LTMW at Barkis and Peggotty feeding together on the same half-orange. They seem to be quite a close couple. A big white-bellied nuthatch is working on the sunflower tube, also a female English sparrow. A brilliant male goldfinch works on the niger tube.
More from Notebook of a Tamed Cynic: 1918 "I can see one element in this strange fascination of war which men have not adequately noted. It reduces life to simple terms. The modern man lives in such a complex world that one wonders how his sanity is maintained as well as it is. Every moral venture, every social situation and every practical problem involves a whole series of conflicting loyalties, and a man may never be quite sure that he is right in giving himself to the one as against the other. Shall he be just and sacrifice love? Shall he strive to beauty and do it by gaining the social privileges which destroy his sense of fellowship with the underprivileged? Shall he neglect his family and serve the State? Or be patriotic to the detriment of the great family of mankind? Shall he be diligent at the expense of his health? Or keep healthy at the expense of the great cause in which he is interested? Shall he be truthful and therefore cruel? Or shall he be kind and therefore a little soft? Shall he strive for the amenities of life and therefore make life less robust in the process? Or shall he make courage the ultimate virtue and brush aside the virtues which a stable and therefore soft society has cultivated?

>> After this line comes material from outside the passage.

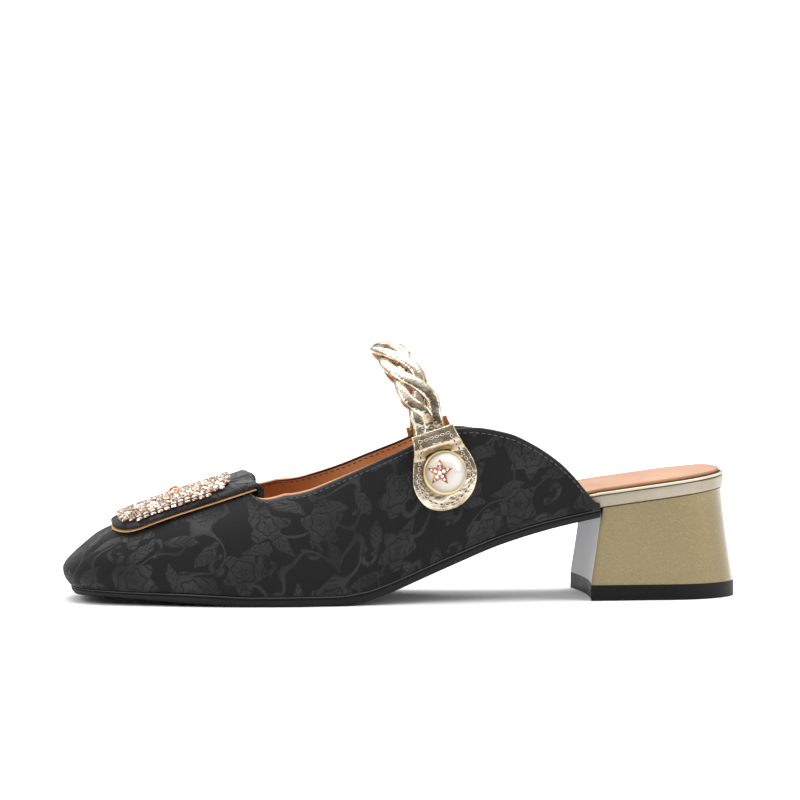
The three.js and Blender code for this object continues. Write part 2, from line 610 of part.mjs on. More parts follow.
// Each strand's place across the strap's two ends: -1 towards the toe, 1 towards the heel.
const STRANDS = [
  { lateralEnd: -1, medialEnd: 0 },
  { lateralEnd: 1, medialEnd: 1 },
  { lateralEnd: 0, medialEnd: -1 },
];
function strandCentre(k, t) {
  const { wide, out } = strapFrame(t);
  const phase = 2 * Math.PI * (BRAID_TURNS * t + k / STRANDS.length + BRAID_START);
  const open = smooth((t - 0.11) / 0.08) * smooth((0.89 - t) / 0.08);
  const swing = ((STRAP_WIDTH - STRAND_WIDTH) / 2) * Math.sin(phase);
  const end = t < 0.5 ? STRANDS[k].lateralEnd : STRANDS[k].medialEnd;
  const side = ((STRAP_END_WIDTH - STRAND_WIDTH) / 2) * end;
  return strapLine(t)
    .addScaledVector(wide, mix(side, swing, open))
    .addScaledVector(out, -BRAID_LIFT * Math.cos(phase) * open);
}
function strand(k) {
  const place = (a, t) => {
    const centre = strandCentre(k, t);
    const [before, after] = [Math.max(t - STRAP_STEP, 0), Math.min(t + STRAP_STEP, 1)];
    const heading = strandCentre(k, after).sub(strandCentre(k, before)).normalize();
    const { out } = strapFrame(t);
    const wide = new THREE.Vector3().crossVectors(heading, out).normalize();
    const thick = new THREE.Vector3().crossVectors(wide, heading).normalize();
    const angle = a * 2 * Math.PI;
    return centre
      .addScaledVector(wide, (STRAND_WIDTH / 2) * Math.cos(angle))
      .addScaledVector(thick, (STRAND_THICK / 2) * Math.sin(angle));
  };
  const [sides, steps] = [8, 36];
  const cap = (t, a, r) => mixPoint(strandCentre(k, t), place(a, t), r);
  return solidFrom([
    [(t, a) => place(a, t), steps, sides],
    [(r, a) => cap(0, a, r), 1, sides],
    [(a, r) => cap(1, a, r), sides, 1],
  ]);
}
function braidedStrap() {
  const strands = STRANDS.map((_, k) => toManifold(strand(k)));
  return fromManifold(strands[0].add(strands[1]).add(strands[2]));
}

// Tab: a drop-shaped piece on the upper's outer face, raised at its top over the strap's end.
const tabTilt = THREE.MathUtils.degToRad(TAB_TILT);
function tabPlace(side, down, across) {
  const topX = side < 0 ? TOE_X + TAB_PLACE : TOE_X + TAB_PLACE + STRAP_SKEW;
  const lower = clamp01(down / TAB_LENGTH);
  const bow = TAB_BOW * Math.sin(Math.PI * lower);
  const x = topX + bow + down * Math.sin(tabTilt) + across * Math.cos(tabTilt);
  const lift = across * (Math.sin(tabTilt) + TAB_TOP_SLOPE * (1 - lower));
  const z = COLLAR_HEIGHT + TAB_STAND - down * Math.cos(tabTilt) + lift;
  return { x, z };
}
function tabFace(side, down, across, thick) {
  const { x, z } = tabPlace(side, down, across);
  const strapEnd = STRAP_TUCK + TAB_STAND + TAB_CLEAR;
  const over = (STRAND_THICK + 2 * GAP) * smooth((strapEnd + TAB_STEP - down) / TAB_STEP);
  return new THREE.Vector3(x, skinSide(side, x, z, 0) + side * (GAP + over + thick), z);
}
function tab(side) {
  const map = (u, v, w) => {
    const lower = Math.sin(u * (Math.PI / 2 - TIP_CUT));
    const belly = mix(TAB_TOP_WIDTH, TAB_WIDTH, smooth(lower / 0.62)) / 2;
    const close = Math.pow(1 - Math.pow(clamp01((lower - 0.55) / 0.45), TAB_POWER), 1 / TAB_POWER);
    const across = mix(1, -1, v) * belly * close;
    return tabFace(side, TAB_LENGTH * lower, across, (side < 0 ? 1 - w : w) * TAB_THICK);
  };
  return block(map, 14, 6, 1);
}

// Pearl with its seat ring and star, set square to the tab's face.
function ornamentFrame() {
  const at = tabFace(-1, PEARL_DOWN, 0, TAB_THICK + GAP);
  const step = 3;
  const alongTab = tabFace(-1, PEARL_DOWN + step, 0, 0).sub(tabFace(-1, PEARL_DOWN - step, 0, 0));
  const acrossTab = tabFace(-1, PEARL_DOWN, step, 0).sub(tabFace(-1, PEARL_DOWN, -step, 0));
  const out = new THREE.Vector3().crossVectors(alongTab, acrossTab).normalize();
  if (out.y > 0) out.negate();
  const radius = PEARL_RADIUS + SEAT_RING_MARGIN;
  const turns = 12;
  const around = Array.from({ length: turns }, (_, i) => (2 * i * Math.PI) / turns);
  const proud = around.map((angle) => {
    const face = tabFace(-1, PEARL_DOWN + radius * Math.cos(angle), radius * Math.sin(angle), TAB_THICK);
    return face.sub(at).dot(out) + 2 * GAP;
  });
  return { at: at.addScaledVector(out, Math.max(0, ...proud)), out };
}
function ringSeat() {
  const radius = PEARL_RADIUS + SEAT_RING_MARGIN;
  const profile = [
    new THREE.Vector2(0, 0),
    new THREE.Vector2(radius, 0),
    new THREE.Vector2(radius, SEAT_RING_THICK * 0.6),
    new THREE.Vector2(radius - 0.4, SEAT_RING_THICK),
    new THREE.Vector2(0, SEAT_RING_THICK),
  ];
  return new THREE.LatheGeometry(profile, 24);
}
function pearlDome(grow) {
  const steps = 7;
  const profile = [new THREE.Vector2(0, 0)];
  for (let i = 0; i <= steps; i += 1) {
    const angle = ((i / steps) * Math.PI) / 2;
    const radius = i === steps ? 0 : (PEARL_RADIUS + grow) * Math.cos(angle);
    profile.push(new THREE.Vector2(radius, (PEARL_DEPTH + grow) * Math.sin(angle)));
  }
  return new THREE.LatheGeometry(profile, 20);
}
function starShape() {
  const points = 5;
  const shape = new THREE.Shape();
  for (let i = 0; i < 2 * points; i += 1) {
    const radius = i % 2 === 0 ? STAR_RADIUS : STAR_RADIUS * 0.46;
    const angle = (i * Math.PI) / points + Math.PI / 2;
    const [x, y] = [radius * Math.cos(angle), radius * Math.sin(angle)];
    if (i === 0) shape.moveTo(x, y);
    else shape.lineTo(x, y);
  }
  shape.closePath();
  return shape;
}
function starOnPearl() {
  const deep = 3;
  const star = new THREE.ExtrudeGeometry(starShape(), { depth: STAR_THICK + deep, bevelEnabled: false });
  star.rotateX(-Math.PI / 2);
  star.translate(0, PEARL_DEPTH + GAP - deep, 0);
  star.rotateZ(THREE.MathUtils.degToRad(STAR_TURN));
  return fromManifold(toManifold(star).subtract(toManifold(pearlDome(GAP))));
}

const COLOURS = {
  jacquard: { color: 0x262626, roughness: 0.75, metalness: 0 },
  lining: { color: 0xc98a5a, roughness: 0.6, metalness: 0 },
  foil: { color: 0xd9c9a8, roughness: 0.3, metalness: 0.6 },
  rim: { color: 0xcfc5b4, roughness: 0.4, metalness: 0.4 },
  heel: { color: 0xa09468, roughness: 0.35, metalness: 0.5 },
  rubber: { color: 0x161616, roughness: 0.7, metalness: 0 },
  stones: { color: 0xc9a98c, roughness: 0.3, metalness: 0.7 },
  pearl: { color: 0xe8e2d8, roughness: 0.2, metalness: 0 },
  roseGold: { color: 0xc9906a, roughness: 0.25, metalness: 0.9 },
};

const shoe = new THREE.Group();
function add(name, geometry, finish) {
  const mesh = new THREE.Mesh(geometry, new THREE.MeshStandardMaterial(COLOURS[finish]));
  mesh.name = name;
  shoe.add(mesh);
  return mesh;
}

add("outsole", outsole(), "rubber");
add("insole_board", insoleBoard(), "rim");
add("insole_sock", insoleSock(), "lining");
add("upper", upper(), "jacquard");
add("heel_block", heelBlock(), "heel");
add("top_lift", topLift(), "rubber");
add("flap", flap(), "jacquard");
add("flap_plate", flapPlate(), "stones");
add("braided_strap", braidedStrap(), "foil");
add("tab_lateral", tab(-1), "foil");
add("tab_medial", tab(1), "foil");

const ring = add("flap_ring", new THREE.TorusGeometry(RING_RADIUS, RING_WIRE, 8, 20), "roseGold");
const ringUnder = flapTop(PLATE_X, FLAP_SIDE) + PLATE_THICK + GAP;
ring.position.set(PLATE_X, FLAP_SIDE, ringUnder + GAP + RING_WIRE);
ring.rotation.y = -plateSlope();

const ornament = new THREE.Group();
const { at: ornamentAt, out: ornamentOut } = ornamentFrame();
ornament.position.copy(ornamentAt);
const ornamentX = new THREE.Vector3(1, 0, 0).addScaledVector(ornamentOut, -ornamentOut.x).normalize();
const ornamentZ = new THREE.Vector3().crossVectors(ornamentX, ornamentOut);
ornament.quaternion.setFromRotationMatrix(new THREE.Matrix4().makeBasis(ornamentX, ornamentOut, ornamentZ));
shoe.add(ornament);
ornament.add(add("pearl_seat", ringSeat(), "lining"));
const pearl = add("pearl", pearlDome(0), "pearl");
pearl.position.y = SEAT_RING_THICK + GAP;
ornament.add(pearl);
pearl.add(add("star", starOnPearl(), "roseGold"));

export default shoe;
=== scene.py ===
"""A backless block-heel mule, dressed on its frame: jacquard upper, stone-set flap, braided strap.

The last is worked out in millimetres and turned to metres where vertices are placed. The toe points to -X,
the lateral side of this left shoe to -Y, and the floor is Z = 0.
"""

import bisect
import math
import random
from collections import namedtuple

import bmesh
import bpy
from mathutils import Matrix, Vector


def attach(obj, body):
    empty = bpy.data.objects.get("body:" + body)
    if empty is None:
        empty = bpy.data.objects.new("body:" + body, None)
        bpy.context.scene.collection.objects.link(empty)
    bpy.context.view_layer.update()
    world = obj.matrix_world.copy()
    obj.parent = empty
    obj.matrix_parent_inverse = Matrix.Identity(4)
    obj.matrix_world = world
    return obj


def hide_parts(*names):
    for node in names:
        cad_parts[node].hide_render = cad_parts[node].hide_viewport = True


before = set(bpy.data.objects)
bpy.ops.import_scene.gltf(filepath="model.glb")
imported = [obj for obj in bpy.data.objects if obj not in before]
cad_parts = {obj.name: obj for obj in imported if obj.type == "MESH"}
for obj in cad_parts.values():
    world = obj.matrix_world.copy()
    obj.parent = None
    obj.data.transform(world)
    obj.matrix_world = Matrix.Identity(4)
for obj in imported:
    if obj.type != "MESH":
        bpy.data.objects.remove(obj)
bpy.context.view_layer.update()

bl_info = {
    "name": "Block-heel mule",
    "version": (1, 0, 0),
    "blender": (4, 5, 0),
    "location": "View3D > Sidebar > Mule",
    "description": "Dresses the mule's frame with its upper, flap, strap, sole, heel and stage",
    "category": "Object",
}

MM = 0.001

# The last and the shell, in millimetres
SHOE_LENGTH = 248.0
TOE_X = -85.0
TOE_WIDTH = 42.0
BALL_WIDTH = 78.0
WAIST_WIDTH = 53.0
SEAT_WIDTH = 58.0
NOSE_LENGTH = 20.0
SEAT_ROUND = 29.0
TOE_HEIGHT = 25.2
THROAT_HEIGHT = 44.5
INSTEP_HEIGHT = 105.0
COLLAR_HEIGHT = 64.4
RIDGE_SIDE = 2.5
FORM_RISE = 6.5
UPPER_TUCK = 2.6
WALL = 1.8
GAP = 0.3
WING_END = 1.2
WING_BACK = 1.0
THROAT_DEPTH = 14.0
VAMP_FAN = 8.0

# Sole and heel
TOE_SPRING = 3.6
BREAST_RISE = 31.3
SEAT_RISE = 38.6
SOLE_EDGE = 4.0
SOLE_INSET = 0.4
BREAST_LEAN = 4.2
BREAST_HOLLOW = 2.2
HEEL_KICK = 4.9
HEEL_OVERHANG = 0.6
HEEL_FOOT = 1.02
LIFT_HEIGHT = 6.2
BOARD_FRONT = 1.8
BOARD_SEAT = 5.6
SOCK_THICK = 1.3
SOCK_CROWN = 1.1
SOCK_INSET = 2.2

# Flap, strap, tabs and ornament
FLAP_LENGTH = 50.2
FLAP_WIDTH = 43.0
FLAP_SIDE = -1.3
FLAP_THICK = 2.6
FLAP_FLATTEN = 0.86
FOLD_FLATTEN = 0.95
FLAP_HOOK = 3.5
FLAP_BACK = 1.0
FLAP_TIP = 0.4
FOLD_RADIUS = 0.6
PLATE_LENGTH = 41.0
PLATE_WIDTH = 39.0
PLATE_MARGIN = 2.4
STRAP_RISE = 28.5
STRAP_SKEW = 4.4
STRAP_LEAN = 15.0
STRAP_TUCK = 3.5
STRAP_WIDTH = 13.4
STRAP_END_WIDTH = 11.4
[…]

Out of this mesh of conflicting claims, interests, loyalties, ideals, values, and communities, he is rescued by the psychology of war which gives the state at least a momentary priority over all other communities and which makes courage the supreme virtue. . . . . Unfortunately, all these momentary simplifications of the complexities of life cannot be finally satisfying, because they do violence to life.
Why am I reminded of the tax collector in Luke - Lord have mercy on me, a sinner?